One of the few unalloyed benefits of leaving the European Union was supposed to be an improvement in the welfare of live animals for export. Yet even that seems now to be compromised. So much for a nation of animal lovers taking back control. Were it not for the even more pressing coronavirus crisis, the coming Brexit disaster would be at the top of the news agenda.

Such is the state of preparedness (or lack of it) for Britain’s as-yet-undefined Brexit that the government itself admits that poultry, for example, will die of neglect and decompose as the lorries carrying them to European markets are parked on the many acres of concreted-over land that used to be called Kent, the garden of England. That is probably not what Boris Johnson meant by an “oven-ready” deal. The Department for Transport envisages that the “emergency traffic measures”, a euphemism for chaos, will last until October 2021. Even that may be an underestimate. The assumption seems to be that British exports will somehow be able to find new ways to overcome border controls, tariff calculations and various checks on goods, people and vehicles. Yet nowadays we hear little about the once-promoted “trusted trader” and hi-tech solutions that were supposed to make Brexit on World Trade Organisation terms easy.

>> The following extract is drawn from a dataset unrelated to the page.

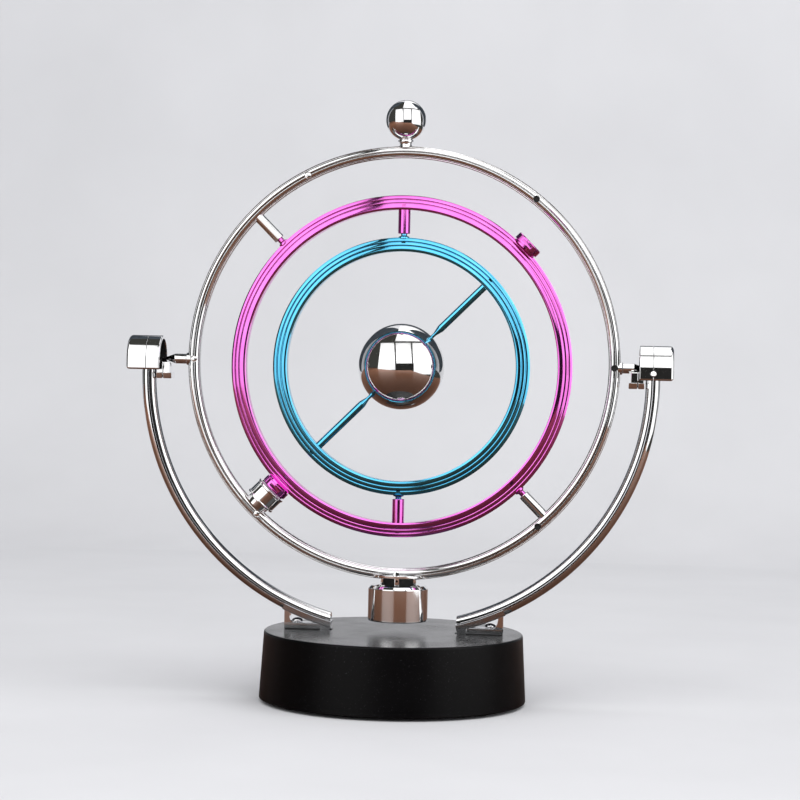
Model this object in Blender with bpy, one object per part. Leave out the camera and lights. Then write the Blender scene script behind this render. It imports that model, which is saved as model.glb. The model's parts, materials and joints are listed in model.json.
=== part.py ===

The reality, dawning now, is that delays and bureaucracy at the Channel will be the “new normal”, with dire consequences for trade. At the very least it will load costs onto companies and the British taxpayer; at worst it will mean more layoffs in British industry, lower export earnings, a weaker pound and permanent job losses. It will not all happen on day one, however big the mess, but in the months and years to follow, investment decisions will be badly prejudiced by the reputation of Britain as a newly closed economy.

Even if the British wave through imports and visitors from the EU, as is planned, there is no guarantee the EU will, even in the first weeks of Brexit.

All this, then, on top of Covid-19, the winter flu and floods. A winter of discontent awaits the British people that will make this Christmas and new year the toughest they have known since the war. There are ominous suggestions being made about stockpiling medicines, for example. There is also more irrational talk from the Conservative backbenchers about tearing up the UK-EU Withdrawal Agreement. This, of course, is an international treaty that these same Eurosceptic Tories voted for, the “oven-ready” deal presented to the electorate at the general election last December, and endorsed by them. Among other things, withdrawing from the withdrawal treaty would mean the Irish border question would be reopened. That, in turn, would unravel the Good Friday Agreement, which so many have honoured again in the days after the death of John Hume.

There seems no limit to the wilful vandalism of the present Conservative party, its zealotry for the chimaera of sovereignty undimmed by any roadblock at Calais. The attitude seems to be that the British people voted for all this, so it will be implemented on 31 December, even if the voters in 2016 patently did not volunteer for shortages of food, medicines and spare parts, plus redundancies and a dollop of animal cruelty. These are not “bumps in the road” for “global Britain” but the impoverishment and humiliation of a nation. It’s on its way.